Diocesan Archives Berlin
10997 Berlin (Kreuzberg)
Phone: +49 (0) 30 22504580
Fax: +49 (0) 30 22504583
- Search engine for parish records in holdings
- Official guide to the diocese of Berlin , 22nd edition, Berlin: Germania, 1938.. Lists parishes.
The archive does not provide search services. See Cyndi's List of German professional genealogists.
Reading the Records
- It's easier than you think! You do not have to be fluent in French and German to use these records, as there is only a limited vocabulary used in them. By learning a few key phrases, you will be able to read them adequately. Here are some resources for learning to read German records.

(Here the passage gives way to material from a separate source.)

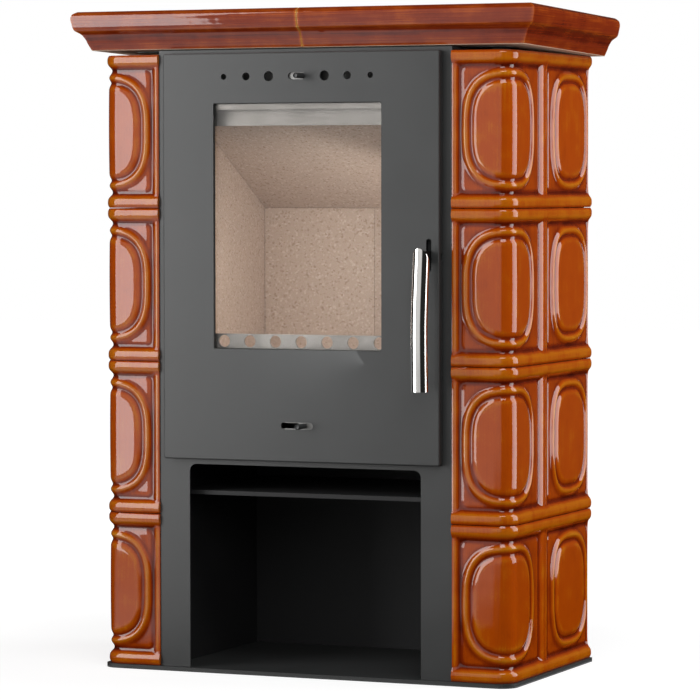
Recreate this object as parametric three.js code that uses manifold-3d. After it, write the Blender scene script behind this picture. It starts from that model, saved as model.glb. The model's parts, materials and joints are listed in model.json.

- These video webinars will teach you to read German handwriting:
- Also online interactive slideshow lessons are available to help you learn to read these records:
- Reading German Handwritten Records Lesson 1: Kurrent Letters
- Reading German Handwritten Records Lesson 2: Making Words in Kurrent
- Reading German Handwritten Records Lesson 3: Reading Kurrent Documents. In this lesson, you will explore several types of German genealogical records, including birth, baptismal, marriage, and death records.
- German Script Tutorial
This converter will show you how any phrase or name might look in German script:
- Kurrentschrift Converter (enter German genealogical word, click on "convert", view your word in Kurrentschrift (Gothic handwriting)
Records of the Catholic church will usually be written in Latin:
- Search for the relative or ancestor you selected. When you find his birth record, search for the births of his brothers and sisters.
- Next, search for the marriage of his parents. The marriage record will have information that will often help you find the birth records of the parents.
- You can estimate the ages of the parents and determine a birth year to search for their birth records.
- Search the death registers for all known family members.
- Repeat this process for both the father and the mother, starting with their birth records, then their siblings' births, then their parents' marriages, and so on.
- If earlier generations (parents, grandparents, etc.) do not appear in the records, search neighboring parishes.